In Washington state, Benz said church advocacy was helpful in legislation requiring background checks for those who purchase guns at gun shows.
Church efforts at the United Nations can even open up new opportunities for service around the world, said Frado, who has been in contact with the organization for more than 20 years. His office helps women from around the world meet at the United Nations, and “many doors have opened,” he said.
“It’s the first time some of these women have had an opportunity to meet their national government officials,” he said. High level officials in some countries then get to know what programs the churches have to deal with, issues such as HIV and AIDS prevention, treatment, care and support, and addressing gender-based violence or health care, and “they may want to replicate the programs or collaborate with the churches,” Frado said.
ELCA advocates also say their offices, through education programs and other activities, “provide space” for a variety of people in government to learn about church concerns.

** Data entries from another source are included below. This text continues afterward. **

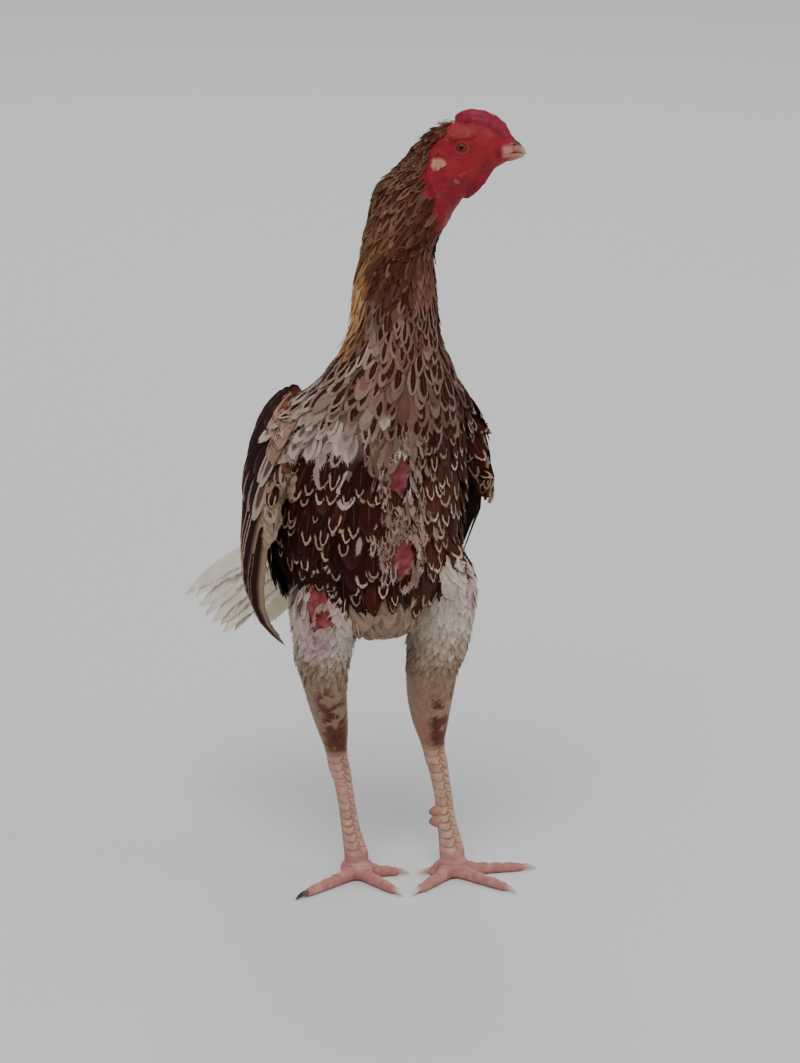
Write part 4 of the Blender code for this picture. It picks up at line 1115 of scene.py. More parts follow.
def make_trunk_coat(tree):
    coats = [Coat(name) for name, _ in TRUNK_COATS]
    z = TRUNK_COATS[0][1]
    row = 0
    while z > TRUNK_COAT_END:
        down, across, _, _ = trunk_sizes(z, 90.0)
        coat = coats[sum(z < top for _, top in TRUNK_COATS[1:])]
        count = max(8, round(TRUNK.round(z) / across))
        for place in range(count):
            full = float(smooth(440.0, 395.0, z))
            angle = 360.0 * (place + 0.5 * (row % 2)) / count
            angle += rng.normal(0, 0.2 + 0.08 * full) * 360.0 / count
            height = z + rng.normal(0, 0.24 + 0.16 * full) * down
            turned = wrapped(angle)
            _, _, length, half = trunk_sizes(height, abs(turned))
            root = TRUNK.point(height, angle)
            if bare_face(root) or hidden_by_thigh(root) or hidden_by_tail(root):
                continue
            length *= clear_share(height, turned, length, BARE_PATCHES)
            if length < 1.0 and rng.random() < 0.6:
                height = patch_foot(height, turned, BARE_PATCHES)
                root = TRUNK.point(height, angle)
                length = 20.0
            look = trunk_look(root, angle, height)
            pale = float(band(height, 505.0, 470.0, 385.0, 405.0))
            chest = float(band(turned, -10.0, -24.0, -105.0, -85.0))
            chest *= float(band(height, 376.0, 388.0, 446.0, 430.0))
            direction = trunk_directions(height, angle) + rng.normal(0, 0.07 + 0.07 * pale, 3)
            if over_thigh(root + unit(direction) * length * 0.8):
                length *= 0.6
            if length < 9.0 or over_thigh(root + unit(direction) * length * 0.8):
                continue
            shoulder = float(band(abs(turned), 55.0, 75.0, 125.0, 105.0))
            shoulder *= float(band(height, 384.0, 398.0, 452.0, 436.0))
            out = TRUNK.point(height, angle, 1.0) - root
            if turned > 0.0:
                front = float(band(turned, 52.0, 64.0, 92.0, 80.0))
                front *= float(band(height, 300.0, 330.0, 452.0, 436.0))
                shoulder = max(shoulder, 0.75 * front)
            direction = direction + out * 0.55 * shoulder
            if shoulder > 0.05 and pierces_wing(root + unit(direction) * length):
                length *= 0.6
            flank = float(band(abs(turned), 92.0, 108.0, 158.0, 140.0))
            flank *= float(band(height, 244.0, 268.0, 430.0, 400.0))
            size = 1.0 + rng.normal(0, 0.09 + 0.04 * full)
            belly = float(smooth(258.0, 240.0, height))
            if abs(turned) < 14.0 and height < 392.0:
                belly = max(belly, 0.6)
            half *= 1.0 - 0.2 * chest
            length *= 1.0 - 0.22 * chest
            near = 0.22 * float(smooth(-26.0, -8.0, face_margin(root)) * smooth(515.0, 540.0, height))
            half *= 1.0 - near
            length *= 1.0 - near
            narrow = height > 500.0 or belly > 0.7 * rng.random() + 0.2 or rng.random() < 0.4 * chest
            if height < 290.0 and abs(turned) < 75.0 and rng.random() < 0.9 * smooth(292.0, 272.0, height):
                narrow = True
            if height < 300.0 and abs(turned) < 84.0 and look[0][0] > 0.12:
                narrow = True
            blade = "lance" if narrow else ("broad" if rng.random() < 0.3 * full else "oval")
            lay(coat, tree, root, direction, length * size * (1 - 0.25 * belly),
                half * size * (1 - 0.35 * belly), blade,
                1.5 + 0.8 * rng.random() + 7.0 * shoulder + 7.0 * flank, look, trunk_uv(height, angle),
                sunk=0.6, curl=0.6 * rng.random(), camber=0.10, roll=rng.normal(0, 0.08),
                base=0.15 + 0.6 * rng.random() + 5.0 * flank,
                fringe=14, fray=1.5 + 0.7 * float(smooth(440.0, 390.0, height)) + belly + 1.4 * chest,
                skew=rng.normal(0, 0.07))
        z -= down
        row += 1
    return coats


# height, number of feathers, how far round from the rear in degrees, length
CAPE_TIERS = (
    (552.0, 26, 118.0, 46.0),
    (530.0, 28, 112.0, 44.0),
    (508.0, 30, 106.0, 42.0),
    (492.0, 30, 96.0, 38.0),
)


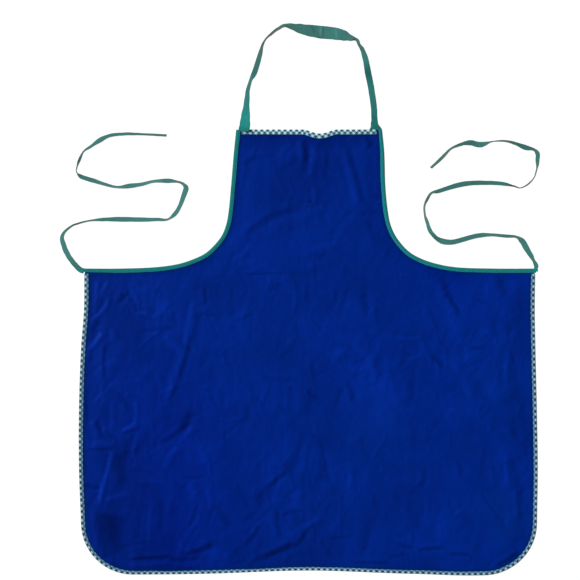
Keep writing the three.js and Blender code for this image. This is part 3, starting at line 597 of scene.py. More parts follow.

Sometimes Lutheran advocacy touches surprising heights. When Leymah Gbowee, a Liberian Lutheran concerned about the civil war in her country, began to gather women into a peace movement, it was the Lutheran Office for World Community that provided her a U.N. platform. The office helped her and other church groups tell of their work to end the civil war and seek better treatment for women. Years later in 2011, Gbowee was awarded the Nobel Peace Prize for her work, an effort supported at its beginning by Lutheran advocates.
Today, Frado said, “she still often comes to see what we are doing at our briefings.”